Normally I'm with comrade Michael, but not this time.
On 1/11/2021 7:21 AM, Michael Meeropol wrote:
So yes, slavery, mercantile exploitation, conquest, etc. were essential to the ORIGINS of capitalism they are NOT part of the dynamic of capitalism once it gets started
I'm writing from Johannesburg, where 1/3 of the world's gold was discovered underfoot in 1886 and over the subsequent century of depletion, white mining capitalists (especially the Oppenheimers' Anglo American Corporation, originally financed by JP Morgan 104 years ago), relied very much for what became the world's most profitable system of ('Minerals Energy Complex') accumulation, upon the migrant labour system. That entailed racial, ethnic, gendered and profound anthropomorphic forms of primitive accumulation: getting 'cheap labour' to rip out the minerals - uncompensated by reinvestment in society (i.e., unequal ecological exchange) - within an 'articulation of modes of production,' as local lingo has it.

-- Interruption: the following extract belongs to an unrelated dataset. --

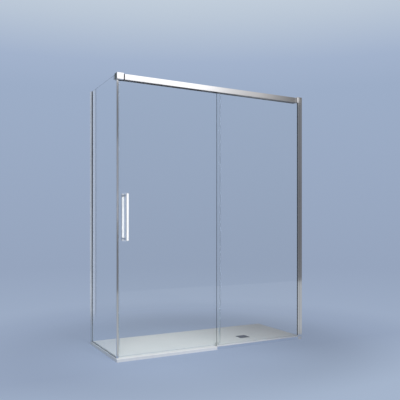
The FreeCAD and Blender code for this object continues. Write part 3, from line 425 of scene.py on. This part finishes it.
def metalFinish(name, lighter, darker, roughness, along, lineStrength):
    # Drawn metal: long fine lines in the tone and the gloss, and a faint larger cloudiness.
    material, tree = startMaterial(name)
    lines = noiseTexture(tree, objectPattern(tree, drawnAlong[along]), metalValues["lineScale"], 4.0, 0.6)
    clouds = noiseTexture(tree, objectPattern(tree), metalValues["cloudScale"])
    both = mathNode(tree, "MULTIPLY", mathNode(tree, "ADD", lines, clouds), 0.5)
    (roughLow, roughHigh), reach = roughness, metalValues["noiseReach"]
    shader = addNode(tree, "ShaderNodeBsdfPrincipled", {"Metallic": 1.0})
    tree.links.new(twoTone(tree, both, darker, lighter, *reach), shader.inputs["Base Color"])
    tree.links.new(spread(tree, both, roughHigh, roughLow, *reach), shader.inputs["Roughness"])
    tree.links.new(bump(tree, lines, lineStrength, metalValues["lineDepth"]), shader.inputs["Normal"])
    finishMaterial(tree, shader.outputs["BSDF"])
    return material


def clearToShadows(tree, shader, colour):
    # Light passes straight through with a faint tint, so that clear pieces cast no dark shadows.
    path = addNode(tree, "ShaderNodeLightPath")
    return mixShaders(tree, path.outputs["Is Shadow Ray"], shader, clearShader(tree, colour))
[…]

Indeed I think it's fair to say that Rosa Luxemburg first laid out the Marxist perspective on capitalism and non-capitalism's relations in this part of the world (in her 1913 /Accumulation of Capital/), relying on secondary accounts (like John Hobson's) but writing with great authority and building this evidence directly into her theory of imperialism. (Here's <https://ccs.ukzn.ac.za/files/RL%20Capital-africa.pdf> a book we did reviewing that legacy; the late Michael Perelman was of enormous assistance when he joined us at a 2006 Durban conference.)
What I think Michael's driving at above, is whether these relations are necessary or contingent.
Conditions of racial exploitation are always fluid - and if Ben Magubane was correct to /periodise /the kind of racism that was 'functional' for a given set of social power relations in this helpful research paper <https://www.unrisd.org/80256B3C005BCCF9/(httpAuxPages)/63265CAFF973018D80256B6D005785D1/$file/dmaguban.pdf> - then that would suggest we need a /contingent /approach.
Each /conjuncture /that we can consider stable (at least for some decades) had a different race-based power on display, consistent with the kind of accumulation that prevailed here: the 1652 Dutch East India Company invasion; the systemic land dispossessions for 18th-19th c settler colonialism; the 'civilising' control and establishment of migrancy during the rise of labour-demanding mining and agricultural accumulation from the late 19th c; the emergence of differential consumption norms ('racial fordism'); the demands for urbanising black labour for early low-skilled industrial employment; the concessions made in the later 20th c for higher-skilled employment requirements; 20th c social pacification during periods of intense class conflict and anti-apartheid struggle; late 20th c international relegitimation of SA racial capitalism through 'globalisation' and sub-imperial expansion into Africa; the current neoliberal era with all manner of racialised accumulation tricks including successful co-optation of the 'Black Diamonds' (such as the current president who once led the mineworkers union and then, in 2012 as Lonmin's main local investor, emailed in to the police minister a request for what became the Marikana Massacre <https://www.youtube.com/watch?v=g2GbCoKioEs> of 34 platinum rock drill operators); etc, etc
A theory - say, the labour theory of value - tackles laws of motion of a system, the deep-rooted patterns that explain its durability. If in the evolution of socio-racial oppressions of different sorts here and everywhere, /there is no observable 'law of motion' to explain race on its own terms, /then it's best treated as a contingent factor. And that doesn't make it any less important, of course. (While patriarchy is similar, it has a stronger theoretical grounding in social reproduction associated with all sorts of modes of production over time, so there's an easier case that men oppressing women, or human exploitation of ecologies, are both theorisable, and hugely contingent on the kind of accumulation patterns prevailing.)
I don't know, does that make sense? It's always work-in-progress, and we've had some excellent opportunities to revisit this line of argument with the student 'Fallist' movement here, including some powerful Black Consciousness and PanAfricanist currents which tend more towards race essentialism, and also with BLM in the U.S. and other sites exploring the deep roots of racism and how best to theorise settler-capitalist societies like the U.S., Israel, etc. So if you're finding other new work in the traditions of Luxemburg, Magubane, Robinson and others who have worked through the dichotomy of 'necessary' and 'contingent' explanations, I'd love to hear, thanks.